February 28, 2006
EU well prepared to combat bird flu
The European Union is well prepared to combat bird flu, as evidenced by the fact that it has been able to detect H5N1 in wild birds found dead, enabling officials to take early measures to prevent a wide spread of the virus to commercial poultry, a senior European health official said Monday.
"I don't think there will be human cases in the (EU) community because we are well prepared," Bernard Van Goethem, the European Commission's director for animal health said.
However, veterinary experts meeting in Paris Monday warned of huge gaps in their knowledge of bird flu, particularly how wild birds might spread the disease.
France Saturday reported the EU's first case of H5N1 on a commercial poultry farm --in a zone in the southeast of the country that was already under heightened surveillance because H5N1 had previously been found there in dead wild ducks.
"There's this big enormous black hole about wild birds that we know absolutely nothing about," said Ilaria Capua, chief of a laboratory in Padua, Italy, which Monday identified Niger as the second sub-Saharan African country to have cases of the H5N1 bird flu.
Capua noted that all bird cases of H5N1 have been detected in birds that were either dead or sick.

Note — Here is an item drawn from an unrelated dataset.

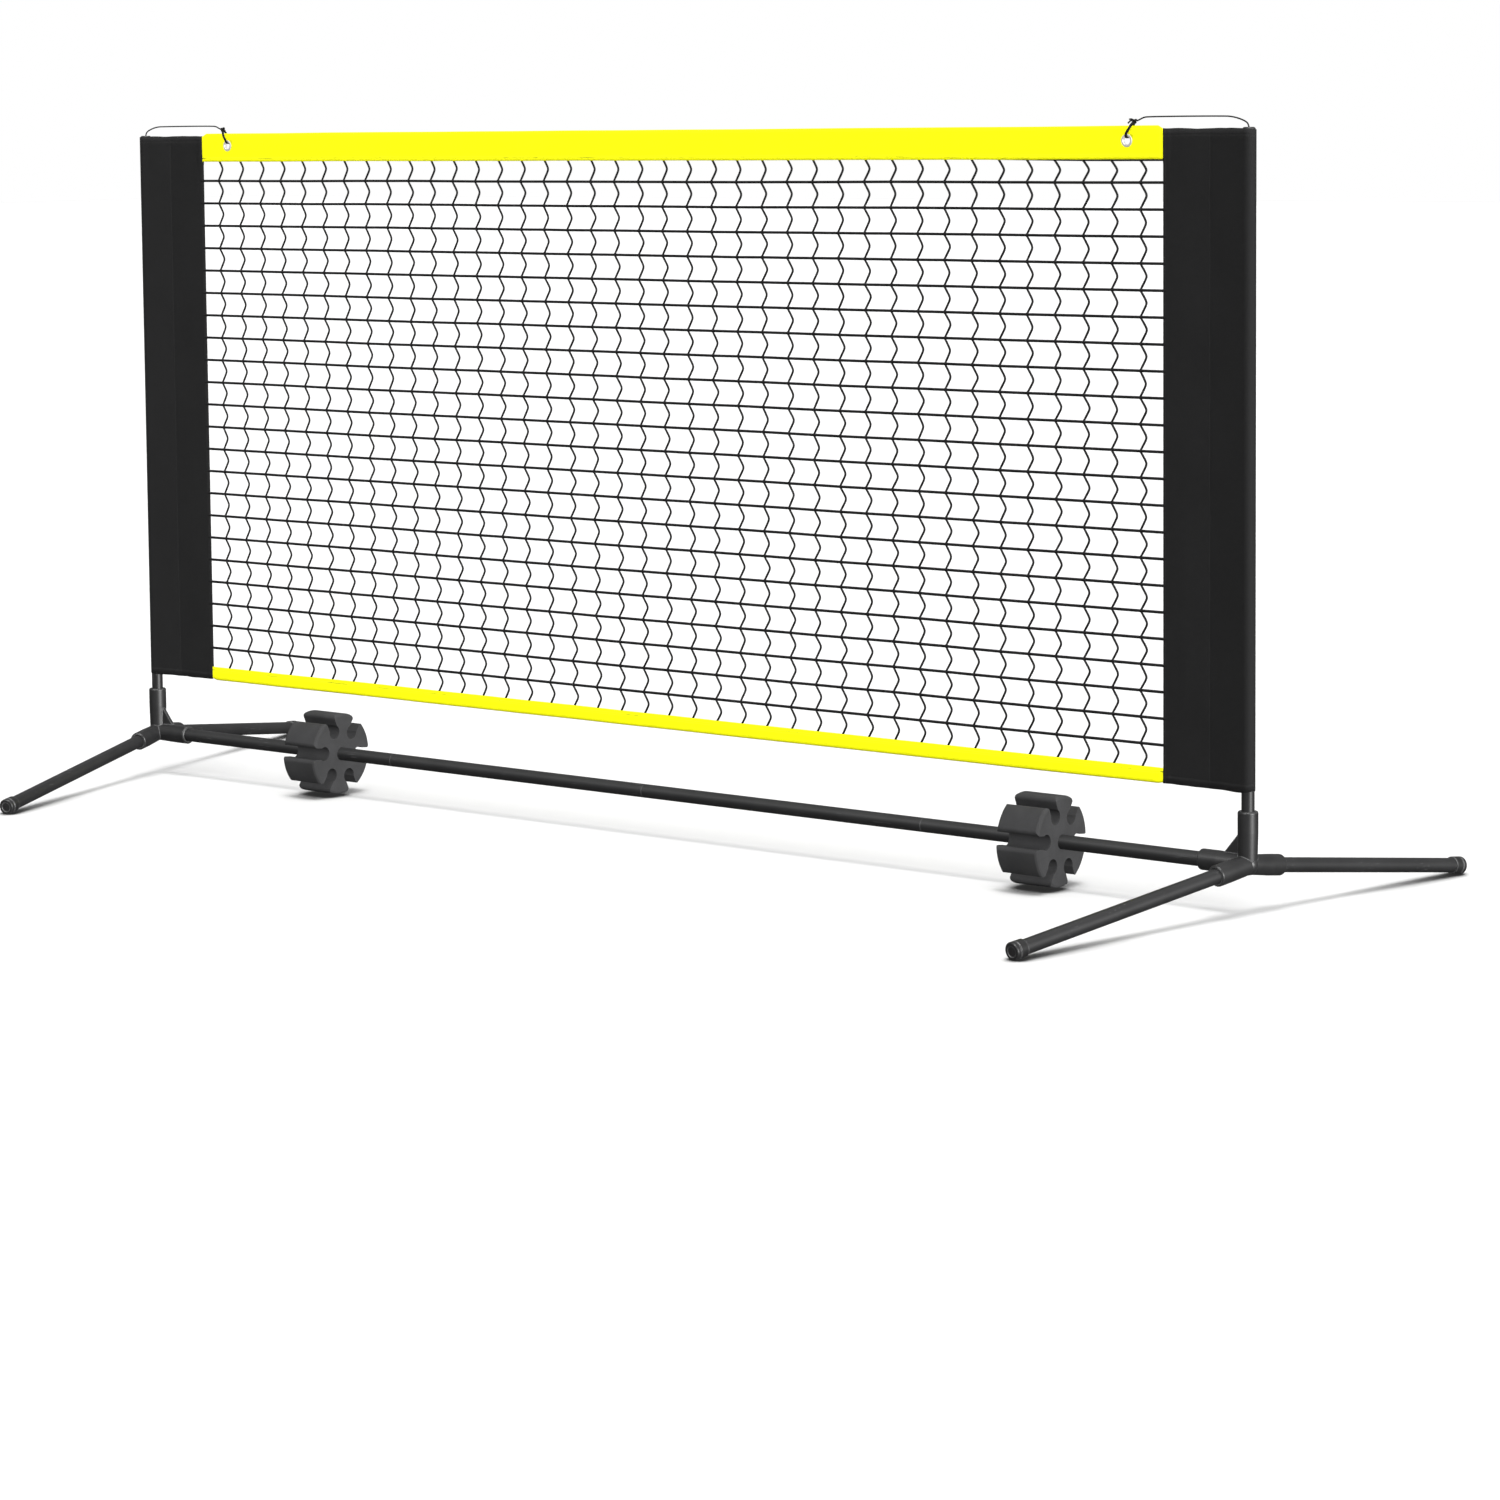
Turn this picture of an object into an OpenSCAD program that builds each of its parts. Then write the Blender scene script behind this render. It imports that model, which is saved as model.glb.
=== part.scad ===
// Portable court net on a low frame: a crossbar between two four-way connectors, splayed legs,
// plug-in poles, a net with fabric end sleeves, and two tube organizers that ride on the crossbar.
// Millimetres, +Z up. X runs along the net, Y along the legs, Z = 0 is the floor under the middle.

/* [Net] */
// Width of the net from one sleeve's outer edge to the other's
net_span = 3050; // [2400:10:4300]
// Height of the top band's upper edge above the floor
net_top = 1538; // [1200:5:1850]
// Height of the bottom band's lower edge above the floor
net_bottom = 240; // [230:5:420]
// Height of the top band
top_band_h = 66; // [60:1:90]
// Height of the bottom band
bottom_band_h = 31; // [26:1:60]
// Width of each end sleeve, from its outer edge to the net
sleeve_w = 206; // [120:1:300]
// Thickness of the sleeve's fabric
fabric_t = 1.5; // [1:0.1:2.5]
// Thickness of the net and of the sleeve's flat panel
net_t = 2; // [1.6:0.1:3]
// Columns of net cells
net_columns = 24; // [8:1:25]
// Rows of net cells
net_rows = 12; // [4:1:12]
// Width of a net string
string_w = 3; // [2:0.5:5]
// How far the upright strings belly sideways between two knots
string_belly = 15; // [4:1:25]
// How far the net reaches up and down into the bands
net_tuck = 20; // [10:1:22]
// How far the bands lap over the sleeves
band_lap = 12; // [8:1:20]
// Thickness of one wall of a folded band
band_wall = 1.3; // [1:0.1:2]

/* [Tubes] */
// Outer diameter of the crossbar and the legs
bar_d = 30; // [26:0.5:34]
// Outer diameter of the poles
pole_d = 26; // [22:0.5:29]
// Wall of every tube
tube_wall = 1.2; // [1:0.1:2]
// Horizontal distance from the pole's axis to the end of a foot
leg_reach = 635; // [450:5:900]
// Turn of the legs from square to the crossbar, the front feet towards the middle
leg_turn = 13; // [0:1:15]
// Sections in the crossbar
bar_sections = 4; // [4]
// Length of a joining ferrule
ferrule_len = 120; // [80:5:180]
// Wall of a ferrule
ferrule_wall = 2; // [1.5:0.1:3]

/* [Connectors] */
// Wall around a tube in its socket
socket_wall = 6; // [4:0.5:8]
// Distance from the connector's centre to the mouth of the pole socket
pole_socket_len = 106; // [90:1:125]
// Distance from the connector's centre to the mouth of a leg socket
leg_socket_len = 92; // [80:1:110]
// Distance from the connector's centre to the mouth of the crossbar socket
bar_socket_len = 105; // [90:1:120]
// How far from the connector's centre a leg or pole stops
socket_stop = 22; // [21:1:30]
// How far from the connector's centre the crossbar stops
bar_stop = 28; // [24:1:40]
// Height of the gusset above the crossbar's axis
gusset_h = 61; // [40:1:70]
// Reach of the gusset along the crossbar from the connector's centre
gusset_reach = 52; // [40:1:80]
// Thickness of the gusset
gusset_t = 8; // [5:0.5:12]

/* [Feet and pole caps] */
// Wall of an end cap around its tube
cap_wall = 3; // [2.5:0.25:6]
// Length of an end cap
cap_len = 30; // [24:1:60]
// Thickness of an end cap's end wall
cap_end_t = 5; // [3:0.5:8]
// Depth of the flat under an end cap's rim
foot_flat = 1.6; // [1.2:0.1:2.5]
// Height of a pole cap's head
pole_cap_h = 8; // [5:0.5:12]
// How far a pole cap's stem goes down the pole
pole_cap_stem = 25; // [15:1:40]

/* [Organizers] */
// Diameter of an organizer over its lobes
organizer_d = 188; // [185:1:215]
// Length of an organizer along the crossbar
organizer_len = 100; // [60:1:140]
// Gap between an organizer and the floor
organizer_gap = 5; // [1:0.5:10]
// Number of slots
slots = 6; // [5:1:6]
// Radius of a slot's round bottom
slot_r = 16.5; // [15.5:0.5:18]
// Distance from the crossbar's axis to a slot's centre
slot_ring_r = 58; // [56:1:64]
// Width of a slot's mouth
slot_mouth = 27; // [16:1:28]
// Rounding of the lobes' corners
lobe_round = 8.5; // [3:0.5:9]
// Turn of the organizers on the crossbar
organizer_turn = 6.5; // [-30:0.5:30]
// Distance of the left organizer from the middle
organizer_left_x = 955; // [200:5:1000]
// Distance of the right organizer from the middle
organizer_right_x = 1030; // [200:5:1050]

/* [Eyelets and cords] */
// Distance from a sleeve's inner edge to the eyelet's centre
eyelet_inset = 83; // [40:1:150]
// Distance from the top band's upper edge to the eyelet's centre
eyelet_drop = 29; // [20:1:34]
// Outer diameter of an eyelet
eyelet_d = 26; // [22:0.5:30]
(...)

One concern is that there may be other types of wild bird that can carry H5N1 without being sickened, and that they could spread the virus undetected, becoming "a never-ending source" of potential infection, she said.
She said Europe could find itself "under a double machine gun" of potential infection spread by wild birds migrating southward in winter and northward in spring.
Meanwhile, the Eu executive office announced Monday Feb 27 that health commissioner Markos Kyprianou will visit Nigeria later this week to discuss recent outbreaks of bird flu in the African country. He will meet with Nigerian President Olusegun Obasanjo and senior health and agriculture officials to offer the EU's help in tackling the spread of the lethal H5N1 strain.